Emily Litella: Oh, oh dear, no, no, no. That's much too personal.

Essie Litella: Well, then.. what is all this ruckus Ralph Nader's been raising about equipping every car in America with an air fag?

Emily Litella: Air fag? Well, that's terrible! I didn't know there were enough of those homos to go around! I say let's keep them in Greenwich Village where they belong!

Essie Litella: [ has cut her toast into the shape of a duck ] Look, Emily! A duck!

Emily Litella: Essie! You watch your language! It's your filthy mouth that's kept you off the television all these years! Now, dear, dear, what am I going to do on "Update" this week? I mean, should I talk about toast?

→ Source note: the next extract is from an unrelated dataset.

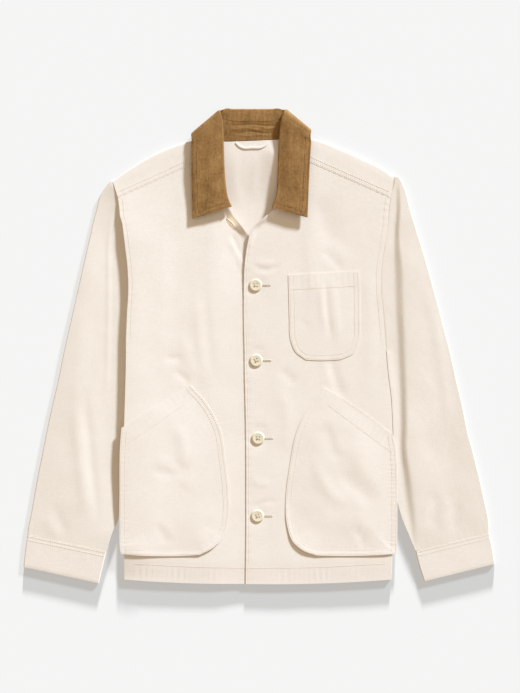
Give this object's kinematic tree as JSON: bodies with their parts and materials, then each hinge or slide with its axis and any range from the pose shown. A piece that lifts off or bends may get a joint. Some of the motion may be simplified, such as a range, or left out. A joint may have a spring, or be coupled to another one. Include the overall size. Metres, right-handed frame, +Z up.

Essie Litella: Emily, let's pretend I'm the one who goes on "Update". Introduce me, come on.

Emily Litella: Alright. [ ] And now, in response to a recent editorial that was shown on "Weekend Update", here, with an editorial reply - watch it, Essie - is Miss Essie Litella.

Essie Litella: What's all this fuss I keep hearing about flea elrctions in China? If Oriental insects want to run for office, that is their business!

Emily Litella: [ interrupting ] Miss Litella! Miss Litella!

Essie Litella: What?

Emily Litella: That's flea erections. Flea erections!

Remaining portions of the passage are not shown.